The decision has not been universally welcomed. For many victims’ relatives the possible release of convicted murderers, however young they were when they committed their crime, is a slap in the face and an unwelcome unearthing of painful memories. And some in the law enforcement community question whether you can really know if someone has been truly rehabilitated – and whether, fundamentally, that should be the purpose of the American justice system.
11.15pm: Boyz N the Hood (1991)
A bright but underachieving teenager with a domineering single father strikes up a friendship with two brothers, and over time, the three young men each follow their own path – but a tragedy eventually leaves them facing a dangerous choice. Drama, starring Cuba Gooding Jr, Laurence Fishburne, Morris Chestnut and Ice Cube
BBC World Service
10.32pm: The Conversation-My Time in Public Office
Two former politicians reveal the realities of life in public office. They talk to Kim Chakanetsa about why they went into politics, what impact they had and why a thick skin is absolutely critical.
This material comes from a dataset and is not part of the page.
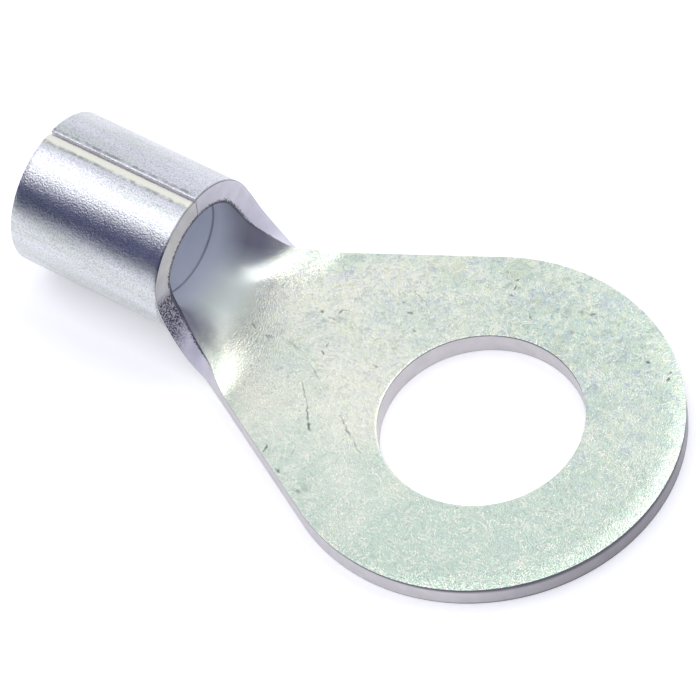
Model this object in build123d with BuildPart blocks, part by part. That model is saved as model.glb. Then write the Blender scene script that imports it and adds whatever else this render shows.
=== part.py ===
"""Bare ring terminal, stamped from one strip of plated sheet.

The flat tongue carries the ring and its stud hole. Its two flanks taper to a neck, behind which
the strip widens into two wings that are rolled up into the wire barrel and meet in a seam on top.
The underside of the tongue is level with the bottom of the barrel.

Frame: origin on the axis of the stud hole, on the underside. +X runs from the barrel to the ring
along the terminal, +Z is up, out of the upper face of the tongue.
"""

from build123d import *
import os
from math import asin, copysign, cos, pi, radians, sin, sqrt, tan

# Driving dimensions, in millimetres and degrees
sheet = 1.0  # thickness of the strip
stud_hole_diameter = 8.4  # clears an 8 mm stud
ring_width = 16.4
wire_bore_diameter = 4.6
barrel_length = 7.35
hole_to_barrel = 13.35  # from the stud hole's axis to the barrel's front rim
neck_width = 5.35  # of the blank, between the corners where the flanks would meet the wings unrounded
wing_angle = 108  # round the barrel, from its bottom to where the wing's front edge leaves the rim
shoulder_angle = 76.3  # between the long axis and that front edge, which runs in to the neck
shoulder_radius = 1.6  # inside corner of the blank, between the front edge and the flank
unrolling_length = 3.85  # from the rim to where the whole strip is flat
floor_width = 1.55  # the strip's middle, which flattens sooner than its two wings
floor_unrolling_length = 2.0  # from the rim to where the middle is flat
seam_gap = 0.06
seam_offset = 0.25  # of the seam's middle, towards +Y
seam_edge_radii = 0.4, 0.06  # of the wings' outer edges along the seam, on the -Y and +Y side
draw_in_width = 0.8  # the upper face dips towards the sheared edge over this width
draw_in_depth = 0.08
draw_in_start = 0.012  # how far the dip's middle handle lies under the upper face
rim_fade = 0.25  # share of the dip that is left at the rim
line_setback = 1.25  # from the front rim to the line that the forming mandrel left in the bore
line_width = 0.12
line_depth = 0.04
corner_sections = 6  # of the neck, along the rounded corner of the blank
flank_sections = 3  # of the neck, from there to where the strip is flat

# Sizes that follow
ring_radius = ring_width / 2
bore_radius = wire_bore_diameter / 2
barrel_radius = bore_radius + sheet
rolled_radius = bore_radius + sheet / 2  # of the middle of the sheet
barrel_axis = Axis((0, 0, barrel_radius), (1, 0, 0))
rim_x = -hole_to_barrel
flat_x = rim_x + unrolling_length

# The flanks are tangent to the ring and run in to the neck's corners
steep = radians(shoulder_angle)
rim_half_width = rolled_radius * radians(wing_angle)
corner_x = rim_x + (rim_half_width - neck_width / 2) / tan(steep)
hole_to_corner = Vector(corner_x, neck_width / 2).length
slope = asin(ring_radius / hole_to_corner) - asin(neck_width / 2 / hole_to_corner)
along_flank, off_flank = Vector(cos(slope), sin(slope)), Vector(-sin(slope), cos(slope))
ring_tangent = ring_radius * off_flank

# The corner is rounded between the wing's front edge and the flank
setback = shoulder_radius * tan((slope + steep) / 2)
corner_start_x, corner_end_x = corner_x - setback * cos(steep), corner_x + setback * cos(slope)
corner_centre_x = corner_end_x - shoulder_radius * sin(slope)


def half_width(x):
    """Half the flat blank's width between the rim of the barrel and the ring."""
    if x <= corner_start_x:
        return rim_half_width - (x - rim_x) * tan(steep)
    if x >= corner_end_x:
        return (ring_radius + x * sin(slope)) / cos(slope)
    centre_y = half_width(corner_end_x) + shoulder_radius * cos(slope)
    return centre_y - sqrt(shoulder_radius**2 - (x - corner_centre_x) ** 2)


def bend(x, length):
    """Bend of the sheet's middle at x, where it eases off over a length from the rim."""
    share = min(1, (x - rim_x) / length)
    return 0 if share == 1 else (1 + cos(pi * share)) / (2 * rolled_radius)


def neck_section(x):
    """Draws the strip's section at x: a band of the sheet's thickness, bent to three arcs.

    The floor in the middle and the wing on each side have one bend each, which eases off from the
    rolled barrel to the flat tongue. At both ends the band's upper face dips to the sheared edge,
    and the dip fades towards the barrel.
    """
    wing_bend, floor_bend = bend(x, unrolling_length), bend(x, floor_unrolling_length)
    fade = rim_fade + (1 - rim_fade) * (x - rim_x) / unrolling_length
    end = half_width(x)
    dip = fade * draw_in_width / cos(slope)

    def middle(reach):
        """The place and the turn of the sheet's middle at a distance along it, on the +Y side."""
        place, turn = Vector(0, sheet / 2), 0
        on_floor = min(reach, floor_width / 2)
        for length, rate in ((on_floor, floor_bend), (reach - on_floor, wing_bend)):
            next_turn = turn + length * rate
            if rate:
                place += Vector(sin(next_turn) - sin(turn), cos(turn) - cos(next_turn)) / rate
            else:
                place += Vector(cos(turn), sin(turn)) * length
            turn = next_turn
        return place, turn

    def at(along, depth):
        """The point at a distance along the sheet from its middle, and a depth below its top."""
        place, turn = middle(abs(along))
        place += Vector(-sin(turn), cos(turn)) * (sheet / 2 - depth)
        return Vector(copysign(place.X, along), place.Y)

    def across(reach, depth):
        """The wing, floor and wing across the sheet at one depth, out to reach."""
        stops = [-reach, -floor_width / 2, floor_width / 2, reach]
        edges = []
        for start, stop, rate in zip(stops, stops[1:], (wing_bend, floor_bend, wing_bend)):
            first, last = at(start, depth), at(stop, depth)
            halfway = at((start + stop) / 2, depth)
            edges.append(ThreePointArc(first, halfway, last) if rate else Line(first, last))
        return edges

    turn = middle(end - dip)[1]
    inward = Vector(sin(turn), -cos(turn))
    handle = Vector(cos(turn), sin(turn)) * dip / 2 + inward * fade * draw_in_start
    outline = across(end - dip, 0) + across(end, sheet)
    for side in (-1, 1):
        start, stop = at(side * (end - dip), 0), at(side * end, fade * draw_in_depth)
        outline.append(Bezier(start, start + Vector(side * handle.X, handle.Y), stop))
        outline.append(Line(stop, at(side * end, sheet)))
    return Plane((x, 0, 0), x_dir=(0, 1, 0), z_dir=(1, 0, 0)) * make_face(outline)


# Tongue: ring, stud hole and the straight flanks, up to where the strip begins to bend
neck_corner = Vector(flat_x, half_width(flat_x))
over_side = Vector(ring_tangent.X, -ring_tangent.Y)
with BuildPart() as tongue:
    with BuildSketch():
        with BuildLine():
            Line(neck_corner, ring_tangent)
            ThreePointArc(ring_tangent, (ring_radius, 0), over_side)
            Line(over_side, (neck_corner.X, -neck_corner.Y))
            Line((neck_corner.X, -neck_corner.Y), neck_corner)
        make_face()
        Circle(stud_hole_diameter / 2, mode=Mode.SUBTRACT)
    extrude(amount=sheet)

    # The dip that shearing leaves in the upper face, all along the outer edge
    raised = Vector(0, 0, sheet)
    path_start = neck_corner - draw_in_width * along_flank + raised
    with BuildLine() as sheared_edge:
        Line(path_start, ring_tangent + raised)
        ThreePointArc(ring_tangent + raised, (ring_radius, 0, sheet), over_side + raised)
        Line(over_side + raised, (path_start.X, -path_start.Y, sheet))
    with BuildSketch(Plane(path_start, x_dir=off_flank, z_dir=along_flank)):
        with BuildLine():
            Bezier((-draw_in_width, 0), (-draw_in_width / 2, -draw_in_start), (0, -draw_in_depth))
            Polyline(
                (0, -draw_in_depth),
                (draw_in_width, -draw_in_depth),
                (draw_in_width, draw_in_width),
                (-draw_in_width, draw_in_width),
                (-draw_in_width, 0),
            )
        make_face()
    sweep(path=sheared_edge.line, mode=Mode.SUBTRACT)

# Neck: the strip rolling up from the flat tongue to the barrel
first_angle, corner_step = pi / 2 - steep, (slope + steep) / (corner_sections - 1)
stations = [rim_x, (rim_x + corner_start_x) / 2]
for n in range(corner_sections):
    stations.append(corner_centre_x - shoulder_radius * cos(first_angle + n * corner_step))
for n in range(flank_sections):
    stations.append(corner_end_x + (flat_x - corner_end_x) * (n + 1) / flank_sections)
sections = [neck_section(x) for x in stations]
with BuildPart() as neck:
    loft(sections=sections)

# The whole strip in one piece: the rolled barrel with its open seam on top, neck and tongue
with BuildPart() as ring_terminal:
    rim_centre = barrel_axis.position + (rim_x, 0, 0)
    with BuildSketch(Plane(rim_centre, x_dir=(0, 1, 0), z_dir=(-1, 0, 0))):
        Circle(barrel_radius)
        Circle(bore_radius, mode=Mode.SUBTRACT)
        with Locations((seam_offset, -barrel_radius)):
            Rectangle(seam_gap, 3 * sheet, mode=Mode.SUBTRACT)
    extrude(amount=barrel_length)
    add(neck.part)
    add(tongue.part)

    seam_edges = ring_terminal.edges().filter_by(Axis.X).sort_by(Axis.Z)[-2:].sort_by(Axis.Y)
    for edge, radius in zip(seam_edges, seam_edge_radii):
        fillet(edge, radius)

    # The fine line round the bore
    with BuildSketch(Plane.XZ):
        with Locations((rim_x - line_setback, barrel_radius + bore_radius)):
            Rectangle(line_width, 2 * line_depth)
    revolve(axis=barrel_axis, mode=Mode.SUBTRACT)

os.makedirs("parts", exist_ok=True)
ring_terminal.part.label = "ring_terminal"
export_step(ring_terminal.part, "parts/ring_terminal.step")
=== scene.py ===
"""Looks of a bare ring terminal: zinc-plated strip on a white floor under soft studio lamps.

Sizes are in millimetres in the dataclasses and become metres where they reach the scene.
"""

import logging
import math
from dataclasses import dataclass
from enum import IntEnum
from functools import partial
from typing import Any, Callable

import bmesh
import bpy
from mathutils import Matrix, Vector


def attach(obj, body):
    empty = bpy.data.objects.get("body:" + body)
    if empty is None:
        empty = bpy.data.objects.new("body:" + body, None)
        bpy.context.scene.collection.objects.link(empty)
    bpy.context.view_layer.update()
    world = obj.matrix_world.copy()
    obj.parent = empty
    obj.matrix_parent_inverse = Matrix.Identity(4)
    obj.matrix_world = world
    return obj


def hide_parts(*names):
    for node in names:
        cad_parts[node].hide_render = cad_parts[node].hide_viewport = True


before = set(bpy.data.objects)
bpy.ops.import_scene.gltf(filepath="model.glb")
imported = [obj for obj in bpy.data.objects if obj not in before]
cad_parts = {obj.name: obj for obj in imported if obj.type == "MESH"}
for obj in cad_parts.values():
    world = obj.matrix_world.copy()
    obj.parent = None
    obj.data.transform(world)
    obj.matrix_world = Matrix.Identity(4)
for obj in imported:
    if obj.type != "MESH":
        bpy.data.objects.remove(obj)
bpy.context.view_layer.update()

LOG = logging.getLogger("ring_terminal")
MM = 0.001  # metres in a millimetre
NODE = "ring_terminal"
Span = tuple[float, float]  # two places, sizes or limits
RGBA = {"data_type": "RGBA"}  # for Mix nodes, which then blend colours


def linear(hex_colour: str) -> tuple[float, float, float, float]:
    """Turns an sRGB hex colour into linear light.

    Args:
        hex_colour: six hex digits, such as "d8dedb".

    Returns:
        Red, green, blue and an alpha of 1.
    """
    shares = [int(hex_colour[i : i + 2], 16) / 255 for i in (0, 2, 4)]
    light = [s / 12.92 if s <= 0.04045 else ((s + 0.055) / 1.055) ** 2.4 for s in shares]
    return (*light, 1.0)


def add_node(
    tree: bpy.types.NodeTree,
    kind: str,
    output: str | int = 0,
    settings: dict[str, Any] | None = None,
    inputs: dict[str | int, Any] | None = None,
) -> bpy.types.NodeSocket:
    """Adds a node with its settings, plain values and links.

    Args:
        tree: the node tree that takes the node.
        kind: the node's type, such as "ShaderNodeTexNoise".
        output: name or number of the output to hand back.
        settings: properties of the node by name.
        inputs: a plain value or another node's output socket, by input name or number.

    Returns:
        The node's output socket.
    """
    node = tree.nodes.new(kind)
    for name, value in (settings or {}).items():
        setattr(node, name, value)
    for name, value in (inputs or {}).items():
        if isinstance(value, bpy.types.NodeSocket):
            tree.links.new(value, node.inputs[name])
        else:
            node.inputs[name].default_value = value
    return node.outputs[output] if len(node.outputs) else node.inputs[0]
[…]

Dr Ngozi Okonjo-Iweala is a Nigerian economist who served two terms as finance minister of Nigeria from 2003 to 2006 and from 2011 to 2015, having previously been a managing director at the World Bank. But holding political office was never part of her plan. Instead she was appointed to the role by the then president. She became the first female finance minister in Nigeria. She says her father had always impressed upon her the importance of doing one’s duty for one’s country, but now she’s left politics she enjoys the freedom of having more control over her life. She currently chairs the Global Alliance for Vaccines and Immunization (GAVI).
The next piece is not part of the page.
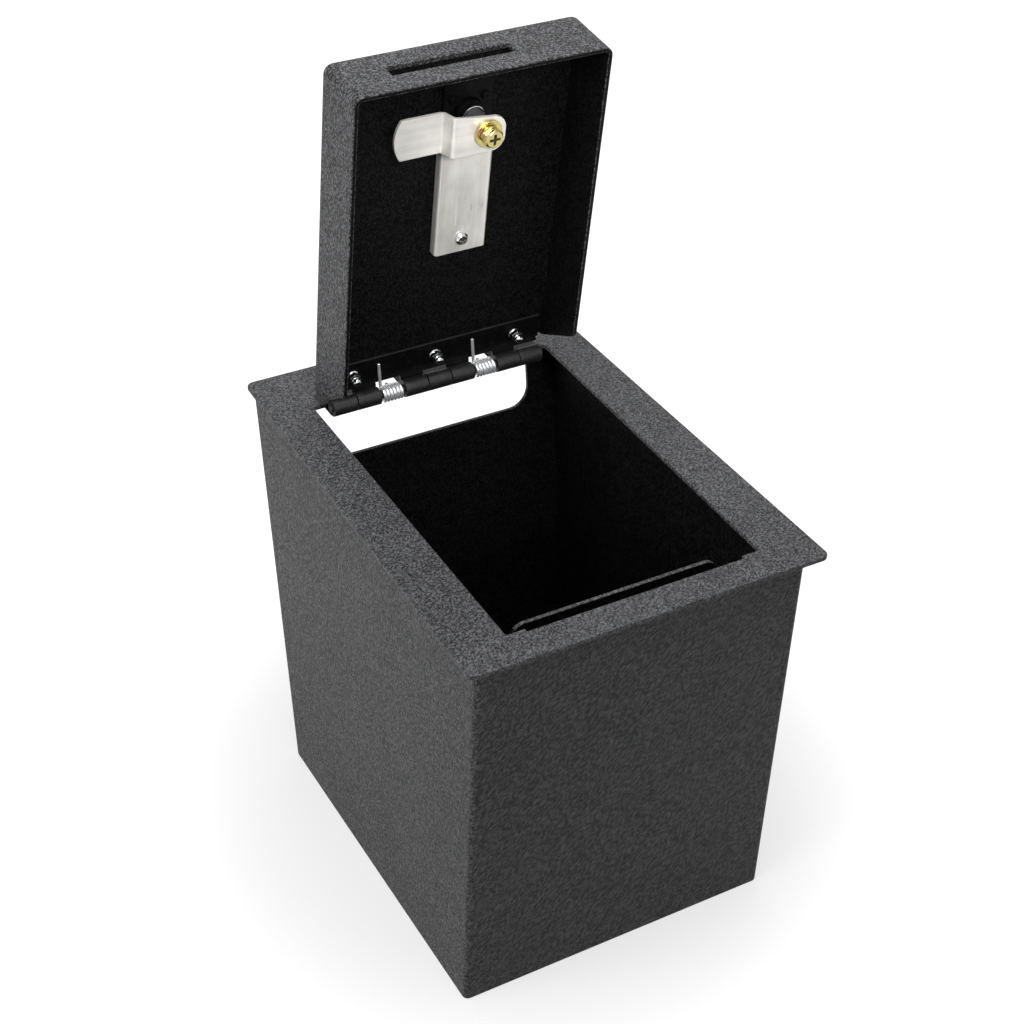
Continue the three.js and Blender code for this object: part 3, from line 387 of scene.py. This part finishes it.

Lindiwe Mazibuko is a South African politician and former parliamentary leader of the Democratic Alliance. Lindiwe was elected to parliament aged 29, and was seen as a rising star of the party, but faced misogynistic attacks as her profile grew. She resigned her position in 2014, saying she wanted to pursue postgraduate studies at Harvard University in the US. She’s now writing a book about young people and public office, but hopes to return to front-line politics in a few years’ time.
BBC Radio 4
11pm: Word of Mouth – Malorie Blackman on Language
Malorie Blackman, author of Noughts and Crosses, talks in depth to Michael Rosen about language: the writing that has shaped her and how she’s used language in her own influential work. Her lifelong love ofreading was fostered by the libraries she went to as a child. If she had to choose between being a reader and being a writer, she says, she’d choose being a reader..
BBC World Service
9.50am: Sporting Witness – Chioma Ajunwa: Making Olympic History
10.45pm: The Insider: Reggie Yates – A Week in a Toxic Waste Dump New series.
The presenter heads to Ghana to live on one of the largest electronic waste dumps in the world – Accra’s notorious Agbogbloshie. He discovers first hand what life is like for the people who earn a living on the site.
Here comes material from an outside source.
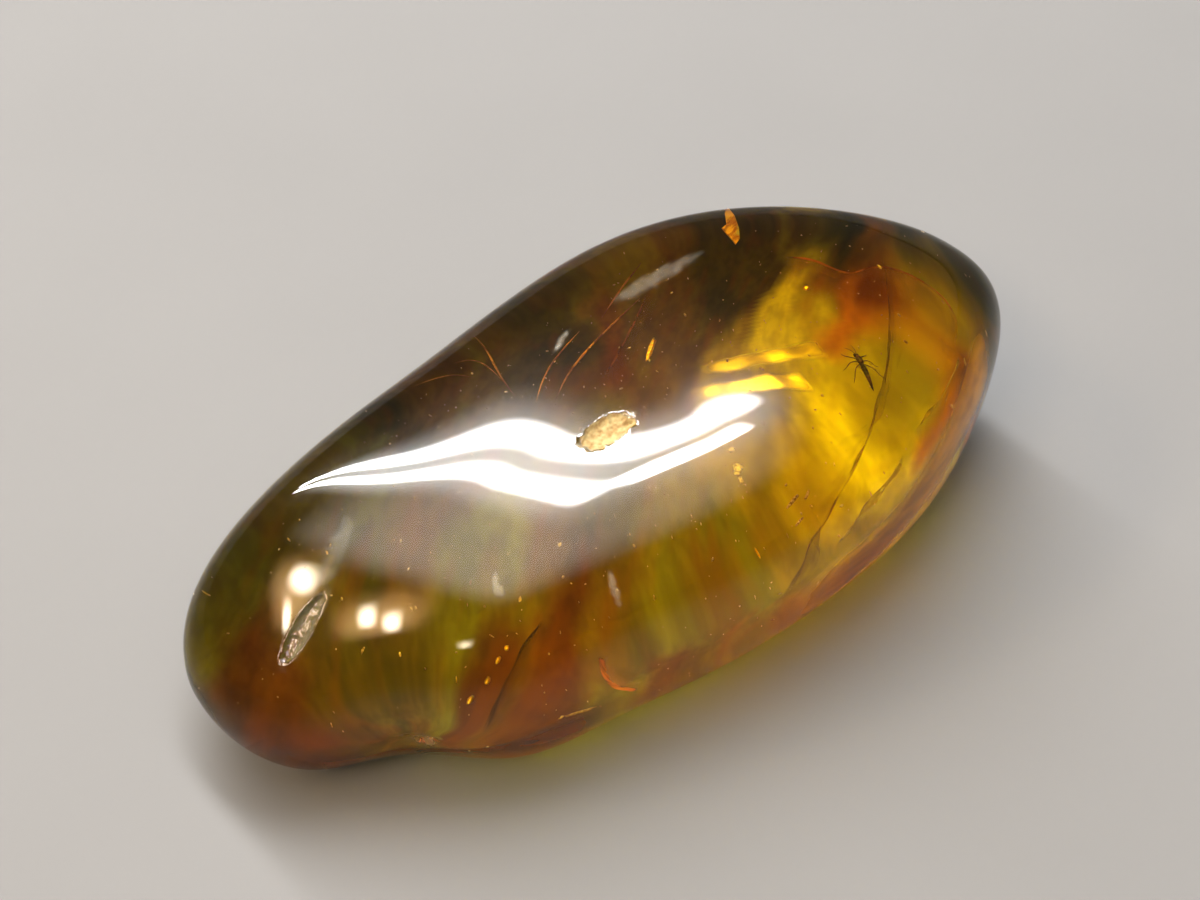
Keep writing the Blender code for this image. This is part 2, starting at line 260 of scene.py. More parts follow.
# ---------------------------------------------------------------- node helpers
class Nodes:
    """A node tree with short ways to add, join and measure."""

    def __init__(self, tree):
        self.tree = tree

    def add(self, kind, **settings):
        node = self.tree.nodes.new("ShaderNode" + kind)
        for key, value in settings.items():
            setattr(node, key, value)
        return node

    def feed(self, value, socket):
        """Join another node's output to a socket, or set the socket to a number or colour."""
        if isinstance(value, bpy.types.NodeSocket):
            self.tree.links.new(value, socket)
        elif isinstance(value, tuple) and socket.type == "RGBA":
            socket.default_value = (*value, 1.0)
        else:
            socket.default_value = value

    def fill(self, node, **values):
        """Feed a node's sockets by name, with _ for a space."""
        for key, value in values.items():
            self.feed(value, node.inputs[key.replace("_", " ")])

    def result(self, node, *values):
        """A node's first output, once its first sockets are fed."""
        for value, socket in zip(values, node.inputs):
            self.feed(value, socket)
        return node.outputs[0]

    def times(self, one, other):
        return self.result(self.add("Math", operation="MULTIPLY"), one, other)

    def most(self, one, other):
        return self.result(self.add("Math", operation="MAXIMUM"), one, other)

    def scaled(self, vector, scale):
        node = self.add("VectorMath", operation="SCALE")
        self.fill(node, Vector=vector, Scale=scale)
        return node.outputs[0]

    def axes(self, vector):
        """A vector's X, Y and Z."""
        node = self.add("SeparateXYZ")
        self.fill(node, Vector=vector)
        return tuple(node.outputs)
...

9pm: The Last Pirates- Britain’s Rebel DJ’s
In the 1980s a new generation of pirate radio stations exploded on to Britain’s FM airwaves. Unlike their seafaring swinging 60s forerunners, these pirates broadcast from London’s estates and tower blocks tocreate a platform for black music in an era when it was shut out by legal radio and ignored by the mainstream music industry.
In the ensuing game of cat and mouse which played out on the rooftops of inner-city London across a whole decade, these rebel DJs used legal loopholes and technical trickery to stay one step ahead of the DTI enforcers who were tasked with bringing them down. And as their popularity grew they spearheaded a cultural movement bringing Britain’s first multicultural generation together under the banner of black music and club culture.
Presented by Rodney P, whose own career as a rapper would not have been possible without the lifeblood of pirate radio airplay, this film also presents an alternative history of Britain in the 1980s – a time of entrepreneurialism and social upheaval – with archive and music that celebrates a very different side of Thatcher’s Britain.
Featuring interviews with DJs, station owners and DTI enforcers – as well as some of the engineers who were the secret weapon in the pirate arsenal – this is the untold story of how Britain’s greatest generation of pirate radio broadcasters changed the soundtrack of modern Britain forever.